Scientists have discovered that the universe is expanding, at a very fast rate, and away from the viewer, all receding from Earth, it seems. I'm very much tempted to offer my Pogiistic wisdom -- If I were a chicken, a pig, a cow, a fish, seeing the proliferation of all those McDonald's, Jollibees, Burger Kings, KFCs and other centers for carnivores, I certainly would escape to the next planet, even if its red color from a distance reminds me of the incessant slaughters here. But Mars up close is coffee-colored rocks, hills, ravines, valleys, mountains and volcanoes -- a Starbucks planet. However, this will be invaded by the technologically adept carnivores soon. Already, plans are being hatched to bring to reality what was in the realm of the science fiction of the 1950s. The technology to take Flash Gordon (or Digong Duterte, if you wish) to the Red Planet is available now; however, the information for the human pioneer to survive the atmosphere of Mars is not. Simplifying a lot, a space buggy from here, at a velocity of 36,000 mph, should take about six months to reach Mars. (If you take the EDSA detour, add at least 10 years to your ETA.)

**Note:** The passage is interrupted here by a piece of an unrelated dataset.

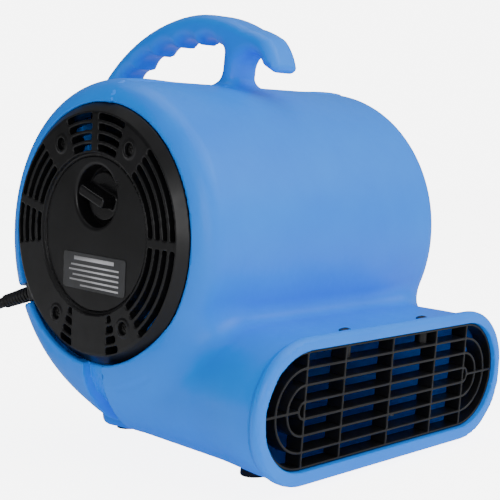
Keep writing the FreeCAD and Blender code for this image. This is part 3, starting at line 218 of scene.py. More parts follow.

So there you are, the pebbles of Mars at your feet, the mountains like mounds of Cappuccino awaiting a barista, except there's no other species around, not a mulcting traffic cop, no ugly congressman or similar thieves, no bird singing, not even a worm for fishbait or fertilizer to nonexistent flowers. What to do? Return, of course, and appreciate the human noise and sweat, the pretensions high or low, motives malign or benign; mix right in, carry in your belly shredded meat (legs by which chickens used to strut with, goose liver, scorched skin of pig whose agonized face you ignore, belly of mother tuna whose kids died of starvation), wear skins of cute and fattened and slaughtered minks or ermines to keep you warm, entrust your hard-earned money to politicians you loathe. Or just shut up and read -- There is no frigging frigate like a book.